Hobbies: Fencing, Motorcycles, Classic Cars, Girlies
(I guess his eighteen year old, Islamic studies student, girlfriend, didn't like the earlier reference to getting involved with the wrong women. So he had the grace to change it to...girlies. How nice for her. Yup, I think a long distance relationship between an incredibly immature forty year old and a shy, bookish, eighteen year old is a safe bet, don't you? I mean, he's charming enough that it might take her a week or two to figure out that there truly is no bottom to his selfishness, to say nothing of his total love and respect for women.)
And here, just for laughs is his fencingissexy club. Blech.
Or you can skip the link and read some of his better posts right here. It's a comfort to know that this is what he's doing with his time, rather than spending it with his son.
9/15/00 8:34 pm
Bootie and then some ! ! !
You speek the truth o wandering one. However I have come to know a few fencers with extra junk in the trunk. I will not out them here though for fear of retaliation.
This was in reference to someone's comments that women fencers all have big asses, nice debate that, but what I really think is fine is the expression, junk in the trunk. It takes a particularly sensitive man, to be able live with a woman struggling with major weight issues, for sixteen years, and then post something like this.
9/16/00 1:45 am
Thanks for sharing. The staff at "Fencing is Sexy" always appreciates tasteful photos exploiting women, especially in the context of fencing.
10/19/00 9:17 pm Re: Okay. I'm in.
Need you ask? Isn't it obvious that if I founded the club then I am the "Sexyness" by witch all other sexyness is measured? I'm so dissapointed in you. Please try to redeem yourselves post haste.</i>
Witch. Okay I admit it, I'm being petty, but hey, the guy continues to hurt us, so leave me my small pleasures.
11/9/00 10:58 pm Denver is Sexy!
The tournament in Denver was lots o' fun. I made some sexy new friends, and had a good time all around. Sorry you couldn't make it. Perhaps I'll see you in Ontario, Cal. for the next NAC, or "Vegas Baby" for the Duel in the Desert! Until then... STAY SEXY ! ! !
5/9/01 11:35 pm Reno is Sexy!
I didn't compete, but still managed to have a good time. I officated all three days and was at no loss for opportunities to check out all the sexy women fencers. Soon I will aquire a digital camera to share worthy subjects with you all. Fence well, and stay sexy!
Well, color me demanding, but you'd just have to be in my position to understand why this particular entry hurts. I think a good dad ought to stick around for his son's birthday, (5/11,) rather than running off to Reno, to check out all the sexy women fencers.

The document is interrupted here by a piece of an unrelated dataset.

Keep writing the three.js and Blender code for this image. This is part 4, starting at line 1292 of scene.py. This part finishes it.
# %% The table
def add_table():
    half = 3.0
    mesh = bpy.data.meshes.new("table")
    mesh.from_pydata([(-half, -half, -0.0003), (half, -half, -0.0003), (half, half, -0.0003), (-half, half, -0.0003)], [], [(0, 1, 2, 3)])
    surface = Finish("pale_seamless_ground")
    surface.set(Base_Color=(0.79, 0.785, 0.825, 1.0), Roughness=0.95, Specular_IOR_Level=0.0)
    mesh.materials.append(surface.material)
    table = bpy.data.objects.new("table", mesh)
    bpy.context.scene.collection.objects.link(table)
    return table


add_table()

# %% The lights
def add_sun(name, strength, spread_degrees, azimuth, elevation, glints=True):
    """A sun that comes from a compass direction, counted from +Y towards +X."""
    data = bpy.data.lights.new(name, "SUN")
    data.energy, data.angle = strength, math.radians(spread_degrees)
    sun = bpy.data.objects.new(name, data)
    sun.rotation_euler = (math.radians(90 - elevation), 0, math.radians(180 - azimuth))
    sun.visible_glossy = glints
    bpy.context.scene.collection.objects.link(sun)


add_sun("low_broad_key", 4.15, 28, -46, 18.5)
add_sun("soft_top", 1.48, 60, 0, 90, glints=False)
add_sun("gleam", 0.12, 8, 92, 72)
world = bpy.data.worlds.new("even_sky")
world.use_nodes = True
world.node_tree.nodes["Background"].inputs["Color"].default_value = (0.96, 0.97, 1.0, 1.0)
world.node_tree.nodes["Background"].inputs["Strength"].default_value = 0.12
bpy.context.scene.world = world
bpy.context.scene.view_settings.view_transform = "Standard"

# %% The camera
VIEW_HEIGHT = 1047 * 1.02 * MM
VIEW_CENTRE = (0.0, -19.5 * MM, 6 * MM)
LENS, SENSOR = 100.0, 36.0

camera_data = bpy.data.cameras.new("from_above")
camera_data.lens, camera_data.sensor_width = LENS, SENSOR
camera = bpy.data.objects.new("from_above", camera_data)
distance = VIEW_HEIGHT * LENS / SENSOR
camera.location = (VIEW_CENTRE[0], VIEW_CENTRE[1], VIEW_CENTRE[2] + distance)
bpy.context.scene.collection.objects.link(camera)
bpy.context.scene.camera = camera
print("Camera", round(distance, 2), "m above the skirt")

But this wouldn't be the first time he's done that. Hey, points for saying women instead of girlies.
4/11/01 9:36 pm Sorry Everyone!
I'll get a new picture up as soon as I have time. It appears I'm not allowed to use Kimberly's picture without Hefners consent. That's understandable considering I'm making sooooo much money off of it!(sarcasm).

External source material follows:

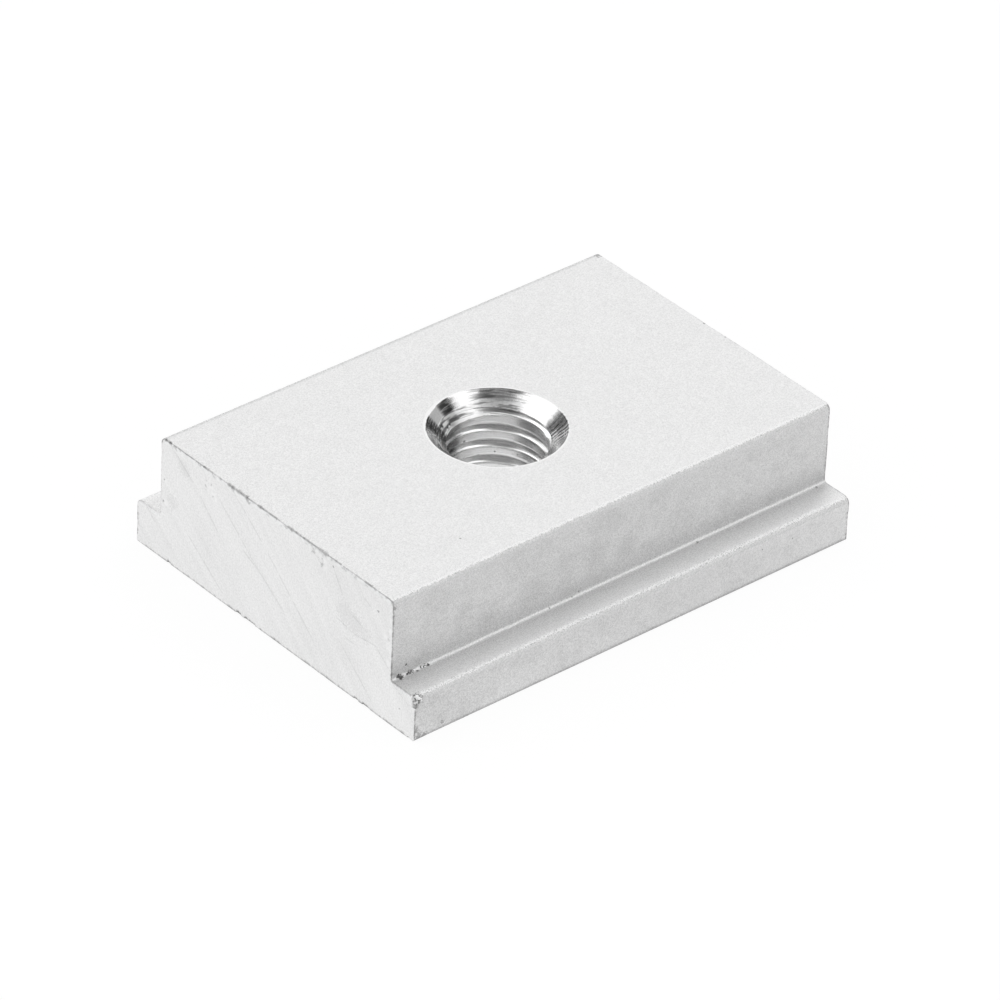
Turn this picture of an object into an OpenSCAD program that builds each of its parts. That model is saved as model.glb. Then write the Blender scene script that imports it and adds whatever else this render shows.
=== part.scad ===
// T slot nut: a short length of extruded T section, sawn off square at both ends,
// with one tapped hole down through it. The wide flange runs under the lips of a
// T track, and the narrower block stands up in the slot between them.
// X runs along the extrusion, Y across it, and the nut rests on Z = 0.
// The origin is the centre of the bottom face. All sizes are in millimetres.

/* [Block] */
// Length of the nut along the track
nut_length = 30; // [12:0.5:80]
// Width of the block that stands in the slot
block_width = 18.9; // [12:0.1:21.5]
// Height over all, from the bottom face to the top of the block
nut_height = 7.6; // [6:0.1:14]
// Radius along the two upper edges of the block
block_edge_radius = 0.35; // [0.1:0.05:1]

/* [Flange] */
// Width of the flange, over both wings
flange_width = 22.8; // [20.5:0.1:32]
// Thickness of the flange
flange_thickness = 2.7; // [1.6:0.1:4]
// Radius along the upper outer edge of each wing
flange_edge_radius = 0.4; // [0.1:0.05:0.7]
// Radius along the two bottom edges
base_edge_radius = 0.1; // [0.05:0.05:0.5]
// Fillet at the root, where the block rises from the flange
root_fillet_radius = 0.2; // [0.05:0.05:0.4]

/* [Tapped hole] */
// Nominal diameter of the thread
thread_diameter = 6; // [4:1:8]
// Pitch of the thread
thread_pitch = 1; // [0.5:0.05:1.25]
// Share of the full thread depth that is left above the drilled bore
thread_share = 0.52; // [0.4:0.02:1]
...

3/29/01 12:14 am Howz about a little feedback?
What do you think about the club picture? Too risque? Too disrespectful to women? I think it's sexy, and after all the club is called "Fencing is Sexy". I welcome your input!
You know I'd be willing to bet that he does think being disrespectful to women is sexy, but how would I know, I was only married to the guy forever.
Okay well, thanks everyone for wading through this, I'm feeling a little better now. At least I can always have a few laughs at his spelling, but I needed something more than that so I went to fencing sucks.com and posted this;
Well, it sure is nice to find such a spiffy looking site about what is undoubtedly my least favorite topic, Fencing and Sucking. Although I wonder if you take your topic as seriously as I do. I was the unfortunate recipient of what I like to call, selfish-partner-egotist/rotten-man, fallout syndrome, or SPERM for short. You're right about the shaved heads, although I think it has more to do with aging, sexist jerks, trying to look younger than they really are, than anything having to do with style. There is something fairly sad and pathetic about these old guys, hanging around high school girls, hoping for some action.
Bitter? You bet. Spending years as a fencing widow can do that to a gal. The lack of money, the endless traveling, the late night drinks with the guys, the immaturity, the stench of sweat and stale cigars, not to mention the cheating, and a total lack of chivalry, (oxymoronic considering the sport is fencing), have helped form my opinion that yes indeed, fencing does suck. Or at least certain bald, forty-year-old, West Coast fencers do.
Thank you for this fabulous opportunity to vent my rage and frustration.
Ahh, that feels about as good as it must have felt for Nicole Kidman to show off her high heels on Letterman.